Supporting Leadership Through Growth

Scaling an enterprise places significant demands on leadership. Founders who excel in early-stage environments may need to adapt as organisations grow. New skills are required to manage teams, delegate effectively, and operate within more formal structures.

Private investors can support this transition by recognising leadership development as a strategic priority. This may involve strengthening management teams, introducing experienced executives, or supporting founders as they evolve into new roles.

This approach is not about replacing founders. It is about ensuring that leadership capacity keeps pace with organisational growth. Companies that invest in leadership early tend to navigate scale more effectively.

Aligning Capital With Strategy

One of the most important contributions private capital can make is helping companies maintain strategic clarity. Growth introduces opportunities, but not all opportunities are aligned with long-term objectives.

Investors who understand the business deeply can help management teams evaluate trade-offs. Should the company enter a new market now, or consolidate its existing position? Should it pursue acquisition-led growth, or focus on organic expansion?
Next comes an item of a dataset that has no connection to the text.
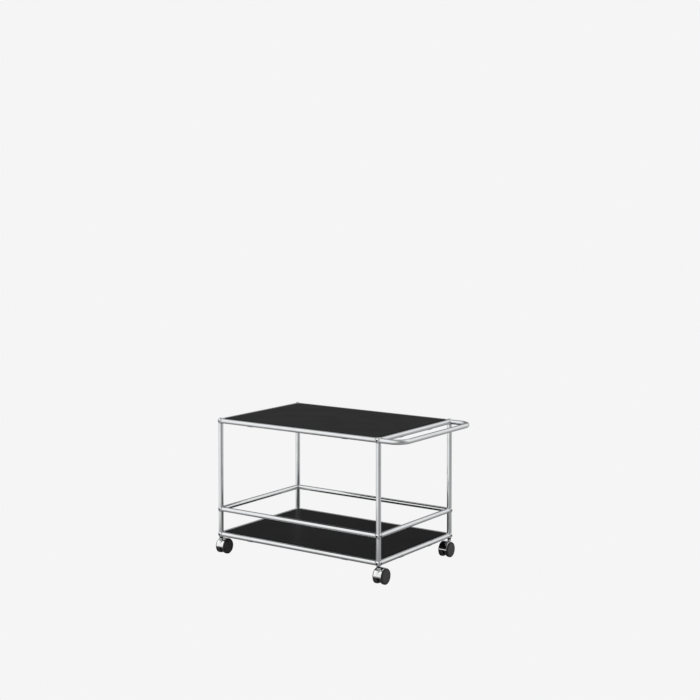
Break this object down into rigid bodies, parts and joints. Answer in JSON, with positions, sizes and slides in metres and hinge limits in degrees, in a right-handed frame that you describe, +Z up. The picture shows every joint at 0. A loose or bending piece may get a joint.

Should it prioritise revenue growth or operational stability?

These decisions are rarely straightforward. Capital that comes with strategic perspective helps organisations navigate them more thoughtfully.

Beyond Funding: Building Enduring Enterprises

Private capital is most effective when it supports the creation of enterprises that can operate independently and sustainably. This means building organisations that do not depend on continual external intervention to function.

At Clickbridge Venture Partners, our focus is on long-term value creation. We look for businesses that are willing to invest in structure, discipline, and governance early, even when it slows growth in the short term.

These companies are better equipped to adapt, withstand pressure, and capitalise on opportunity when it arises. They are not optimised solely for fundraising cycles, but for operational reality.

A Changing Role for Investors

The evolving role of private capital reflects broader changes in the investment landscape. As markets mature and competition intensifies, the margin for error narrows. Investors who add value beyond capital become increasingly relevant.

This does not require operational control. It requires insight, alignment, and patience.

Private capital that understands how enterprises actually scale—how complexity emerges, how systems break, and how leadership evolves—can help build organisations that last.